Axios reported on June 26 that the administration is close to allowing Anthropic to restore Fable 5 as well, with restrictions possibly lifted as soon as next week. Conversations are expected to continue over the weekend.
Two weeks ago, both models were abruptly shut down. Now one is back, the other is close. The government isn’t banning AI. It‘s learning how to let it back in—on its own terms.

The CEO Who Couldn’t Talk to Washington
The most revealing detail isn‘t in any official letter. It’s in who‘s doing the talking.
Multiple sources told Axios that Anthropic CEO Dario Amodei was sidelined from the negotiations because government officials found him “difficult to communicate with.” The company’s co-founder, Tom Brown, took over. And that‘s when the talks started moving.
This is a company built on safety rhetoric. Amodei has spent years warning about catastrophic AI risks. He’s testified before Congress, called for global coordination, and positioned Anthropic as the responsible alternative to OpenAI. But when his own company‘s models were actually at stake, he couldn’t get the government to listen.
Politico reported that the administration had imposed the restrictions after “a series of tense calls” with Amodei about whether the company‘s safety guardrails were as solid as promised. Government officials said Anthropic “walked to every single fork in the road and chose the wrong one every time.” Amodei was reportedly rigid and unwilling to engage with the government’s concerns.
Brown, by contrast, took a different approach. He engaged directly with Commerce Department officials and helped build trust. The reversal on Mythos came after Anthropic staff and senior White House officials met over the last two weeks to discuss ways to defuse the dispute.

Safety Narrative vs. Reality
Anthropic‘s brand is built on safety. It calls itself the responsible AI company, publishes papers on alignment, and has argued for global coordination to slow down frontier AI development. But when the government actually stepped in to enforce its own safety concerns, Anthropic fought back—until it had to change negotiators.
That’s the contradiction. Anthropic spent years arguing that AI is too dangerous to leave unregulated. But when regulation arrived, it resisted. The company built a public identity around“doing safety the right way.” But the government‘s version of safety—export controls, customer-by-customer approvals—was not the version Anthropic wanted.
Brown’s shift in negotiating style suggests the company recognized that the government wasn‘t going to back down. The administration had the legal authority to keep Fable 5 offline indefinitely. It had already shown it was willing to use it. The choice was between staying in a fight it couldn’t win and finding a way back to the table. Brown chose the table.
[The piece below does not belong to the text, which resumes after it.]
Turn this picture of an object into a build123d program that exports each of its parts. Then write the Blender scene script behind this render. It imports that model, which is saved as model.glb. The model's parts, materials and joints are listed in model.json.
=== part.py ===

P.S. Dario Amodei built Anthropic‘s reputation on safety rhetoric. He warned about catastrophic AI risks, testified before Congress, argued for global coordination. But when his own models were at stake, he couldn’t get the government to listen. Tom Brown—the co-founder who stays out of the spotlight—took over, and the deal got done. That‘s not about the technology. It’s about who the government trusts to talk to.